Every winter, for the last ten days of break, some of the University’s top professors offer courses in almost twenty disciplines, ranging from anthropology to mathematics. Unlike the courses taught during the fall, spring, and summer semesters, however, these are non-traditional courses. This January, for example, will feature Prozac Culture, Virginia Government and Politics, and Euclidean and Noneuclidean Geometry, just to sample a few. This small self-selecting pool of students spends ten intensive days studying one topic in depth. Most courses carry about three or four credits just like any other course. This begs the question, how much can you really get out of ten days? And why would I want to pay to spend my whole day in a classroom?
For starters, all January Term classes are small, making it easier to establish a relationship with the professor. For first-year students navigating through large introductory-level lectures, these courses are a breath of fresh air. For students who felt that they couldn’t ever hear themselves think over the roar of Chem 402 in the fall, taking a January Term class will help them remember what their voices sound like. Here, it is imperative to come to class prepared. If not, you’re in for a long six hours.

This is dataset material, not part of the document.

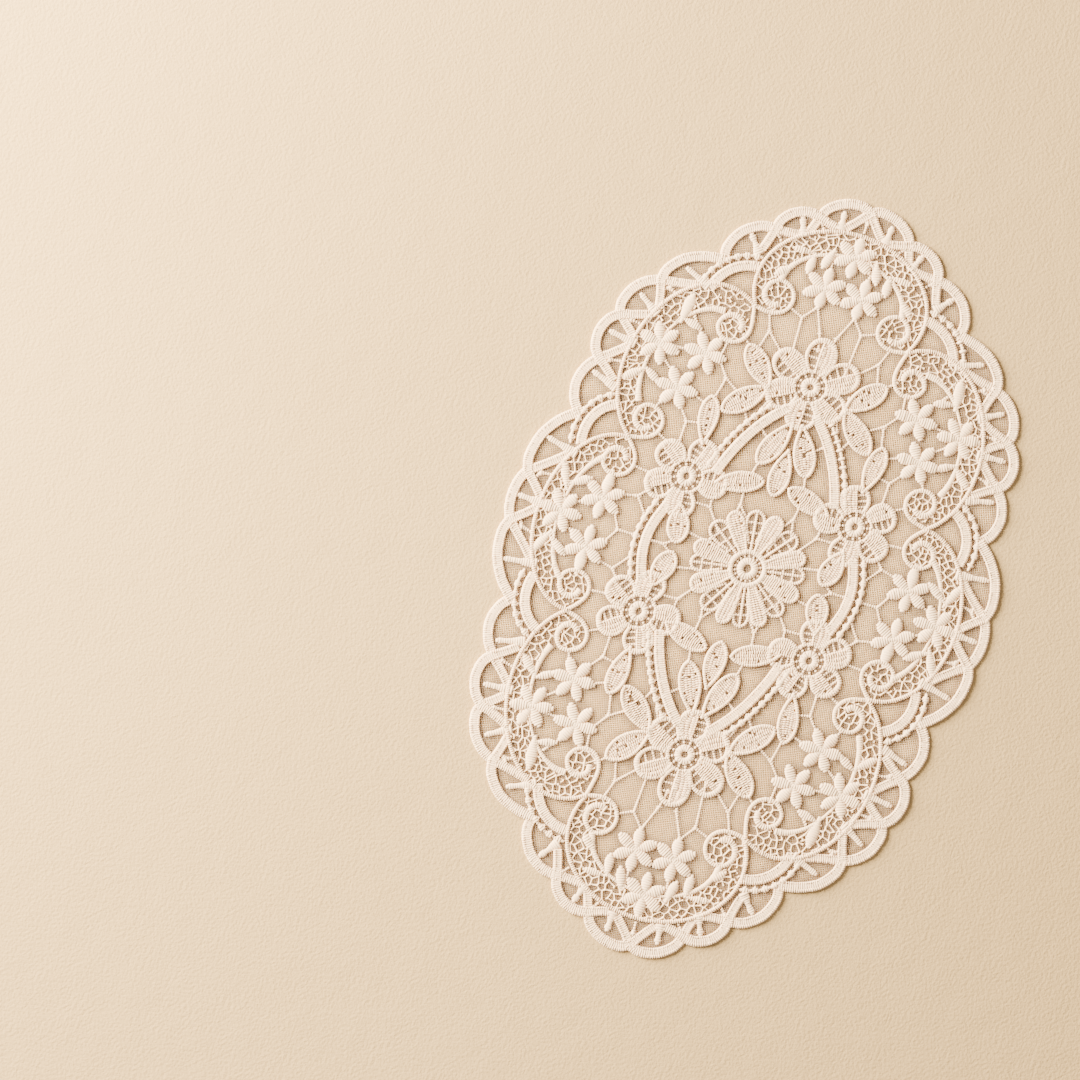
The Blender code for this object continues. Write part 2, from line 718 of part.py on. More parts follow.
# ------------------------------------------------------------------ relief and mesh
def relief_points(parts, loops):
    """Points along the middle of the motifs, each with its height above the table."""
    shaped = [part for part in parts if part.crown is not FLAT]
    kept, heights = [], []
    for part in sorted(shaped, key=lambda part: -part.crown):
        apart = CROWN_APART if part.crown > LEVEL else LEVEL_APART
        for point, _ in evenly(part.path, CROWN_SPACING):
            if not kept or np.hypot(*(np.array(kept) - point).T).min() > apart:
                kept.append(point)
                heights.append(BASE_HEIGHT + part.crown)
    clearance = np.min([distance_to_loop(kept, loop) for loop in loops], axis=0)
    return [(x, y, z) for (x, y), z, clear in zip(kept, heights, clearance)
            if clear > CROWN_CLEARANCE]


def edge_heights(points):
    """The height of each point of the outlines, higher where it is on a medallion's cord."""
    near = np.full(len(points), np.inf)
    for part in all_of(quarter_cords, upright_cords, sideways_cords):
        near = np.minimum(near, distance_to_loop(points, part.path + part.path[-2:0:-1]))
    return np.where(near < CORD / 2 + GAP_DETAIL, BASE_HEIGHT + CORD_RISE, BASE_HEIGHT)


def filled(loops, extra):
    """The triangles between the outline and the gaps, through the extra points as well."""
    points = [p for loop in loops for p in loop]
    rings = []
    start = 0
    for loop in loops:
        rings.append(list(range(start, start + len(loop))))
        start += len(loop)
    everything = [Vector(p) for p in points] + [Vector(p[:2]) for p in extra]
    vertices, _, faces, _, _, sources = delaunay_2d_cdt(everything, [], rings, 0, MERGE)
    if len(vertices) != len(everything):
        raise ValueError(f"{len(vertices)} points from {len(everything)}: the outlines meet")
    return [face for face, source in zip(faces, sources) if source == [0]]


def doily_mesh(name):
    """The cloth as one closed body: raised top, flat underside, and walls around each gap."""
    parts = all_of(quarter, upright, sideways) + mirrored(daisy(), 1, 1)
    outline, gaps = outline_and_gaps(parts)
    loops = [plain_outline(outline, EDGE_DETAIL)] + [plain_outline(gap, GAP_DETAIL) for gap in gaps]
    if area_of(loops[0]) < 0:
        loops[0].reverse()
    loops[1:] = [loop[::-1] if area_of(loop) < 0 else loop for loop in loops[1:]]
    raised = relief_points(parts, loops)
    edge = [p for loop in loops for p in loop]
    low, high = np.array(loops[0]).min(0), np.array(loops[0]).max(0)
    middle = (low + high) / 2
    bm = bmesh.new()

    def vertex(x, y, z):
        return bm.verts.new(((x - middle[0]) * MM, (y - middle[1]) * MM, z * MM))
    under = [vertex(x, y, 0.0) for x, y in edge]
    over = [vertex(x, y, z) for (x, y), z in zip(edge, edge_heights(edge))]
    over += [vertex(x, y, z) for x, y, z in raised]
    for face in filled(loops, raised):
        bm.faces.new([over[k] for k in face])
    for face in filled(loops, []):
        bm.faces.new([under[k] for k in reversed(face)])
    start = 0
    for loop in loops:
        for k in range(len(loop)):
            a, b = start + k, start + (k + 1) % len(loop)
            bm.faces.new([under[a], under[b], over[b], over[a]])
        start += len(loop)
    bmesh.ops.recalc_face_normals(bm, faces=bm.faces)
    mesh = bpy.data.meshes.new(name)
    bm.to_mesh(mesh)
    bm.free()
    print(len(gaps), "gaps,", len(edge), "points on edges,", len(raised), "in the relief")
    return mesh


def linen():
    """Unbleached cotton thread, matt and warm white."""
    material = bpy.data.materials.new("ivory_cotton")
    material.use_nodes = True
    shader = material.node_tree.nodes["Principled BSDF"]
    shader.inputs["Base Color"].default_value = (0.86, 0.79, 0.69, 1.0)
    shader.inputs["Roughness"].default_value = 0.85
    shader.inputs["Metallic"].default_value = 0.0
    return material


def main():
    for old in list(bpy.data.objects):
        bpy.data.objects.remove(old)
    collection = bpy.data.collections.new("lace_doily")
    bpy.context.scene.collection.children.link(collection)
    doily = bpy.data.objects.new("lace_doily", doily_mesh("lace_doily"))
    doily.data.materials.append(linen())
    collection.objects.link(doily)


if __name__ == "__main__":
    main()
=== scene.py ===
"""Dresses the lace doily: every band, petal, leaf and bar is sewn stitch by stitch.

The pattern is laid out in millimetres, one quarter of it at a time, with the daisy at its
origin. A strand is a centre line with a half width at each point. Geometry Nodes lay a
stitch across each strand at every step of its length, and a thread along each line of the
crackle net. A fine tulle lies under all of it.
"""
import math
import random
from collections import namedtuple

import bmesh
import bpy
import numpy as np
from bpy.types import NodeSocket, Operator, Panel, PropertyGroup
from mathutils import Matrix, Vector
from mathutils.geometry import delaunay_2d_cdt


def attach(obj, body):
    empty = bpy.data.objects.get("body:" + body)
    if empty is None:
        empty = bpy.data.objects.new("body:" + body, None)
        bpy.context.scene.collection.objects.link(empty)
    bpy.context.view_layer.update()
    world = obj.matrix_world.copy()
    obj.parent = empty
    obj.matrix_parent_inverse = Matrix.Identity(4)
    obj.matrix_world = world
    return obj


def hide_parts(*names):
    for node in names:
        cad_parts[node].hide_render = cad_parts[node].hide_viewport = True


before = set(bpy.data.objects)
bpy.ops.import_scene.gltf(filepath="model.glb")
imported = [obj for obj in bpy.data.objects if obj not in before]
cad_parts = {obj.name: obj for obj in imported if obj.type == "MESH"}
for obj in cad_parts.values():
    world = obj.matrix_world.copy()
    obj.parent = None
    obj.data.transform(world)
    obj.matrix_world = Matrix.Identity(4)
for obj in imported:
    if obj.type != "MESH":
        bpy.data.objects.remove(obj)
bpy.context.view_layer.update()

bl_info = {
    "name": "Lace doily",
    "version": (1, 0, 0),
    "blender": (4, 5, 0),
    "location": "3D View > Sidebar > Lace doily",
    "description": "Sews an oval lace doily over its plain solid",
    "category": "Mesh",
}

NODE = "lace_doily"
BODY = "root"
MM = 0.001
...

You won’t admit it to yourself, but you like being forced to share your opinion; you feel like a necessary part of your class, and not just a number. Extracurricular-wise, the small class size also enables you to form a group of friends with whom to socialize during those ten long and weary days. With most of the University’s facilities, including the dining halls, closed for this period, you and your fellow comrades must band together to ensure survival.
Second, these classes bring those long-dormant fantasies about college to life. Students often leave Perpetrators of Genocide, the American Health Care System, and Nation-Building in Iraq with more practical knowledge than they left their theory-driven fall semester classes. These issues cover current affairs that merit just as much attention from our future leaders as Intro to International Relations. Better yet, it is a chance to indulge your intellectual interests with a group of people who are as interested as you are, as evidenced by their decision to spend the last ten days of Winter Break studying, too.
And while the general lack of life might be daunting to some, especially in the grey light of winter, January Term isn’t really about having a raging time. It’s about have the intellectual experience that so many of us search for throughout our time here. It’s about becoming a mini-scholar on something that you’ve never really studied formally before. It’s about turning peers into colleagues and professors into mentors.